- French theatrical release poster
- Directed by: Jerzy Skolimowski
- Written by: Jerzy Skolimowski Michael Lyndon Michel Ciment Harriet Pacaud Barbara Elster
- Produced by: Jerzy Skolimowski
- Starring: Michael York
- Cinematography: Mike Fash
- Edited by: Barrie Vince
- Music by: Stanley Myers Hans Zimmer
- Distributed by: Gaumont Distribution (France) British Film Institute (United Kingdom)
- Release date: 23 May 1984;
- Running time: 91 minutes
- Countries: France United Kingdom
- Language: English
- Budget: £983,000

= Success Is the Best Revenge =

1984 film

Success Is the Best Revenge (Le succès à tout prix) is a 1984 drama film directed by Jerzy Skolimowski and starring Michael York. It was entered into the 1984 Cannes Film Festival.

==Cast==
- Michael York as Alex Rodak
- Joanna Szczerbic as Alicia Rodak
- Michael Lyndon as Adam Rodak
- Jerry Skol as Tony Rodak
- Michel Piccoli as French Official
- Anouk Aimée as Monique des Fontaines
- John Hurt as Dino Montecurva
- Ric Young as Chinese Waiter
- Claude Le Saché as Monsieur Conio
- Malcolm Sinclair as Assistant Stage Manager
- Hilary Drake as Stage Manager
- Jane Asher as Bank Manager

==Production==
Success Is the Best Revenge was filmed in London. As the film's producer, Skolimowski decided to mortgage his house (which featured in several scenes) in order to raise funds for the project; when it failed to recoup the investment costs at the box office, he declared himself bankrupt and was forced to sell his home, subsequently leaving Britain for the United States.
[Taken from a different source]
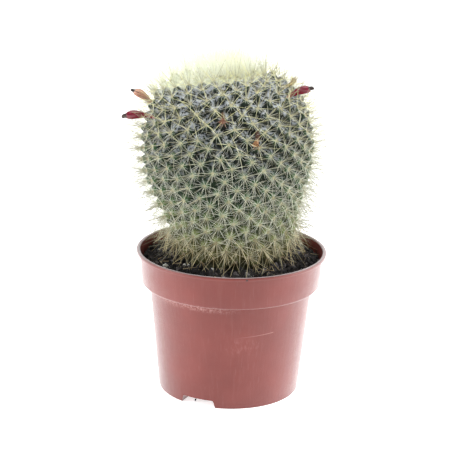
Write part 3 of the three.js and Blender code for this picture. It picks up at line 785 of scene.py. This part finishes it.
# Areole felt: a small tuft of short white wool on every tubercle's tip, thickest at the crown and
# worn and brownish at the foot. The spines grow out of it.
FELT_FROM = 84
draw = random.Random(3)
places = []
for tubercle in tubercles:
    if tubercle.z > FELT_FROM:
        size = lerp(1.3, 0.72, tubercle.grown) * draw.uniform(0.8, 1.15)
        flat = Matrix.Diagonal((1, 1.15, 0.62, 1))
        roll = draw.uniform(-0.4, 0.4)
        place = tubercle.matrix(lift=-0.1, roll=roll, size=size) @ flat
        places.append((tubercle.index, place, smoothstep(tubercle.z, 96, 125)))
tufts = [lump(f"tuft_{i}", 2, 0.5, i + 20, kept=0.55) for i in range(4)]
felt = scatter("areole_felt", tufts, places)
smooth_edges(felt, 80)
wool = Surface("areole_wool")
fleece = wool.ramp(wool.attribute("tone"), (0, (120, 100, 66)), (1, (188, 184, 150)))
strands = wool.use(
    mottle, Colour=fleece, Patch=(140, 128, 96), Scale=4.5, Low=0.5, High=0.75, Amount=0.5
)
wool.finish(
    bump=strands["Height"], depth=0.35, Base_Color=strands["Colour"], Roughness=0.95,
    Sheen_Weight=0.5, Sheen_Roughness=0.5, Subsurface_Weight=0.15,
)
dress(felt, wool, "cactus_skin")


# Radial spines: on every areole between foot and crown a star of 14 thin, stiff, glassy-white
# bristles, 4 to 6 mm long, that lie almost along the surface and cross their neighbours' stars, and
# five longer and greyer ones that stand out between them. They grew from the areole.
FLAT_BRISTLES, STANDING_BRISTLES = 14, 5
RADIALS_FROM = 98


def star(name, needles, sides, base, tip):
    """A star of bristles out of the origin, bent by three different amounts.
    A needle is (heading, lean, length) in degrees and mm, and base and tip are its widths."""
    bristles = [bristle(f"{name}_{bend}", sides, base, tip, bend) for bend in (-0.5, 0.3, 0.8)]
    places = []
    for number, (heading, lean, long) in enumerate(needles):
        side, tilt = radians(heading), radians(lean)
        direction = (sin(tilt) * cos(side), sin(tilt) * sin(side), cos(tilt))
        start = (0.6 * direction[0], 0.6 * direction[1], -0.3)
        place = bristle_matrix(start, direction, long, 0)
        places.append((number, Matrix.Scale(1 / MM, 4) @ place, number / len(needles)))
    return scatter(name, bristles, places)


def even_fan(draw, count, lean, spread_by, shortest, longest):
    """Needles of evenly spread headings, with leans and lengths drawn round the given ones."""
    needles = []
    for number in range(count):
        heading = 360 * (number + draw.uniform(-0.3, 0.3)) / count
        needles.append((heading, draw.gauss(lean, spread_by), draw.uniform(shortest, longest)))
    return needles


def place_stars(name, models, chosen, draw, size, lift=0, upright=0):
    """Copies the star models to the chosen tubercles. Upright is the share of the way from the
    skin's own direction to straight up that each star is turned."""
    places = []
    for tubercle in chosen:
        roll = draw.uniform(-0.6, 0.6)
        place = tubercle.matrix(lift=lift, roll=roll, size=draw.uniform(0.9, 1.1) * size(tubercle))
        raised = Quaternion().slerp(tubercle.out.rotation_difference(Vector((0, 0, 1))), upright)
        at = Matrix.Translation(tubercle.tip * MM)
        place = at @ raised.to_matrix().to_4x4() @ at.inverted() @ place
        places.append((draw.randrange(len(models)), place, draw.random()))
    return scatter(name, models, places)


# A spine's foot and tip have their own colours. Base is how much of its length the foot's takes.
spine_shade = Effect(
    "spine_shade",
    {"Along": "Float", "Foot": "Color", "Shaft": "Color", "Tip": "Color", "Base": "Float"},
    {"Colour": "Color"},
)
foot_share = spine_shade.between(spine_shade.given["Along"], spine_shade.given["Base"], 0)
tip_share = spine_shade.between(spine_shade.given["Along"], 0.88, 1, 0, 0.7)
shaft = spine_shade.blend(tip_share, spine_shade.given["Shaft"], spine_shade.given["Tip"])
shaft = spine_shade.blend(foot_share, shaft, spine_shade.given["Foot"])
spine_shade.put(shaft, spine_shade.result["Colour"])


def finish_spine(surface, foot, shaft, tip, base, **settings):
    """Finishes a spine's material, with the colours of its foot, shaft and tip."""
    along = surface.attribute("along")
    shade = surface.use(spine_shade, Along=along, Foot=foot, Shaft=shaft, Tip=tip, Base=base)
    surface.finish(Base_Color=shade["Colour"], **settings)


draw = random.Random(7)
models = []
for i in range(5):
    flat = even_fan(draw, FLAT_BRISTLES, lean=66, spread_by=9, shortest=4.2, longest=6.5)
    standing = even_fan(draw, STANDING_BRISTLES, lean=32, spread_by=12, shortest=9, longest=15)
    models.append(star(f"radial_{i}", flat + standing, sides=3, base=0.082, tip=0.035))
radials = place_stars(
    "radial_spines", models, [t for t in tubercles if t.z > RADIALS_FROM and in_brush(t.tip) < 0.8], draw,
    lambda t: lerp(0.62, lerp(1.1, 1, smoothstep(t.z, 135, 175)), t.grown), lift=0.1,
)
glassy = Surface("white_bristle")
white = glassy.blend(glassy.between(glassy.axis("Z"), 92, 118), (212, 204, 168), (238, 240, 230))
standing_from = FLAT_BRISTLES / (FLAT_BRISTLES + STANDING_BRISTLES) - 0.01
standing = glassy.math("GREATER_THAN", glassy.attribute("tone"), standing_from)
white = glassy.blend(standing, white, (152, 150, 130))
finish_spine(
    glassy, foot=(186, 176, 138), shaft=white, tip=(190, 180, 150), base=0.2,
    Roughness=0.35, Subsurface_Weight=0.1, Subsurface_Radius=(0.001, 0.001, 0.001),
)
dress(radials, glassy, "cactus_skin")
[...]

Although refraining from starring in the film himself (opting to cast Michael York as his alter ego Alex instead), Skolimowski chose to cast his wife Joanna Szczerbic as Alex's wife and his sons Michał and Jerzy (appearing pseudonymously as Michael Lyndon and Jerry Skol respectively) as Alex's sons Adam and Tony.